Strategic planning of infrastructure location, the use of renewable energy through PPAs or self-generation, the application of efficient cooling systems (including immersion cooling), and heat recovery systems are practical steps for operators. From an economic standpoint, the long-term benefits of reducing energy costs and improving the ESG profile may outweigh the initial investments.
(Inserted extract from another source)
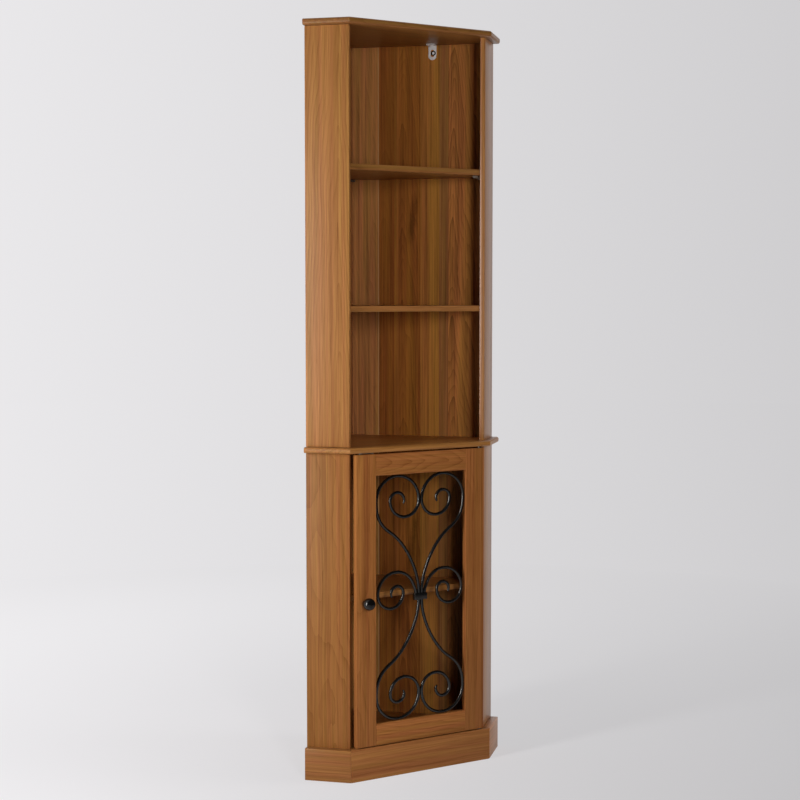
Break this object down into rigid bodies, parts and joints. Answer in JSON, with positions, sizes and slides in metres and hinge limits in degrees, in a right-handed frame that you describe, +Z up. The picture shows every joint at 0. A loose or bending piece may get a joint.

Recommendations for the industry include active implementation of energy efficiency standards, increased transparency in disclosing data on energy consumption and energy sources, and collaboration with regulators to create a favorable environment for “green” investments. These strategies are universally applicable but require adaptation to specific regional conditions, renewable energy availability, and regulatory landscapes. Further research may focus on a comparative analysis of the effectiveness of different sustainable infrastructure technologies and the development of standardized methodologies for assessing their environmental impact.

References

1. De Vries A. Bitcoin’s growing energy problem // Joule. 2018. Vol. 2, No. 5. P. 801–805.
2. Gallersdörfer U., Klaaßen L., Stoll C. Energy Consumption of Cryptocurrencies Beyond Bitcoin // Joule. 2020. Vol. 4, No. 9. P. 1843–1846.
3. Masanet E., Shehabi A., Ramakrishnan L., Liang J., Ma X., Jones C., He J. The energy and carbon footprint of the global data center industry // Science. 2020. Vol. 367, No. 6481. P. 981–983.
4. Mora C., Rollins R. L., Taladay K. [et al.]. Bitcoin emissions alone could push global warming above 2°C // Nature Climate Change. 2018. Vol. 8, No. 11. P. 931–933.
5. Shehabi A., Smith S., Sartor D. [et al.]. United States Data Center Energy Usage Report / Lawrence Berkeley National Laboratory. 2016. LBNL-1005775.
6. United Nations Environment Programme. Financing Climate Action: Aligning financial systems with the Paris Agreement. Nairobi: UNEP, 2021. 88 p.